When they said, ‘I know my Redeemer liveth,’
I told them, ‘He’s dead.’ And when they told me
‘God is dead,’ I answered, ‘He goes fishing every day
in the Kentucky River. I see Him often.’

When they asked me would I like to contribute
I said no, and when they had collected
more than they needed, I gave them as much as I had.
When they asked me to join them I wouldn’t,
and then went off by myself and did more
than they would have asked. ‘Well, then,’ they said
‘go and organize the International Brotherhood
of Contraries,’ and I said, ‘Did you finish killing
everybody who was against peace?’ So be it.

Going against men, I have heard at times a deep harmony
thrumming in the mixture, and when they ask me what
I say I don’t know. It is not the only or the easiest
way to come to the truth. It is one way.

-Wendell Berry, The Contrariness of the Mad Farmer

Sunday, February 2, 2020


1   How dear to me is your dwelling, O Lord of hosts! *
My soul has a desire and longing for the courts of the Lord;
my heart and my flesh rejoice in the living God.

2   The sparrow has found her a house
and the swallow a nest where she may lay her young; *
by the side of your altars, O Lord of hosts,
my King and my God.

3   Happy are they who dwell in your house! *
they will always be praising you.

4   Happy are the people whose strength is in you! *
whose hearts are set on the pilgrims' way.

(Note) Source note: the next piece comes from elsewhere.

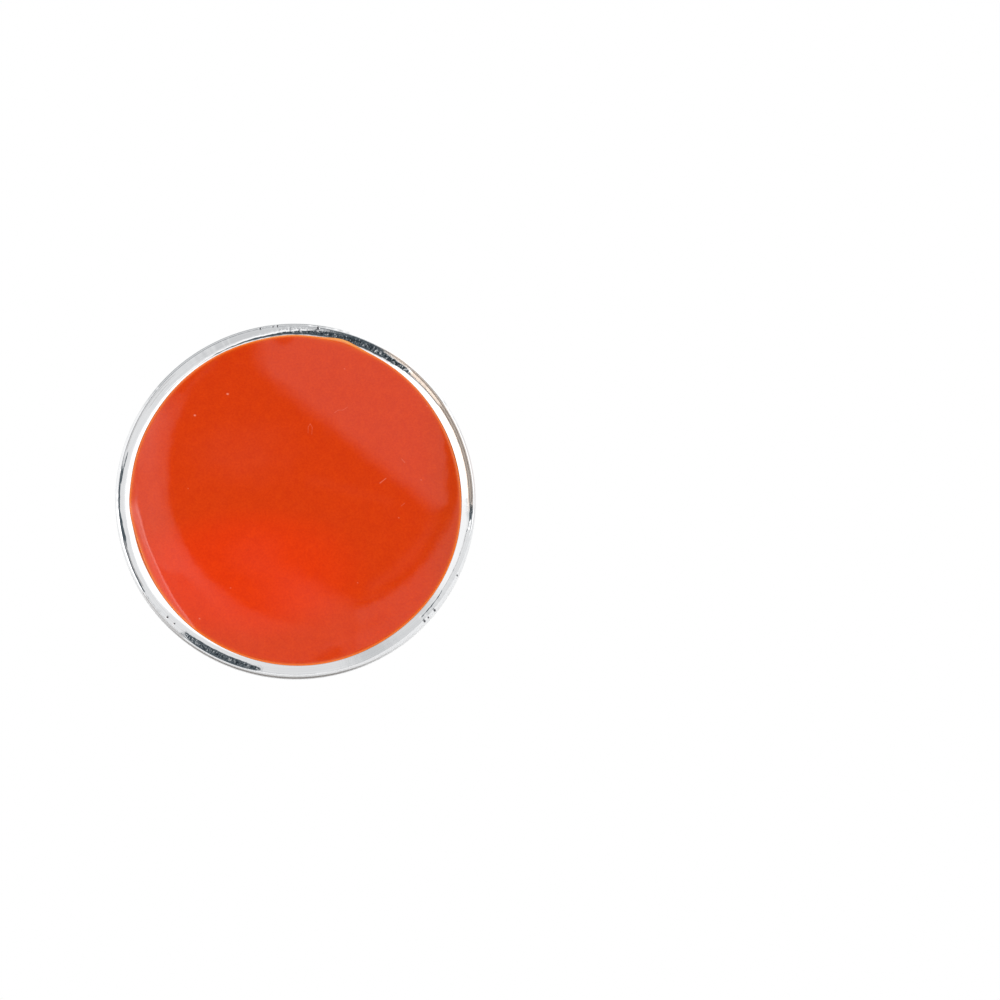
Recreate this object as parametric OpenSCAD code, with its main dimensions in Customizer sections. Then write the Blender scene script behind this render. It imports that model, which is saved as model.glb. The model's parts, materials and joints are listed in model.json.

5   Those who go through the desolate valley will find it a place of springs, *
for the early rains have covered it with pools of water.

6   They will climb from height to height, *
and the God of gods will reveal himself in Zion.

7   Lord God of hosts, hear my prayer; *
hearken, O God of Jacob.

8   Behold our defender, O God; *
and look upon the face of your Anointed.

9   For one day in your courts is better than a thousand in my own room, *
and to stand at the threshold of the house of my God
than to dwell in the tents of the wicked.

10   For the Lord God is both sun and shield; *
he will give grace and glory;

11   No good thing will the Lord withhold *
from those who walk with integrity.

12   O Lord of hosts, *
happy are they who put their trust in you!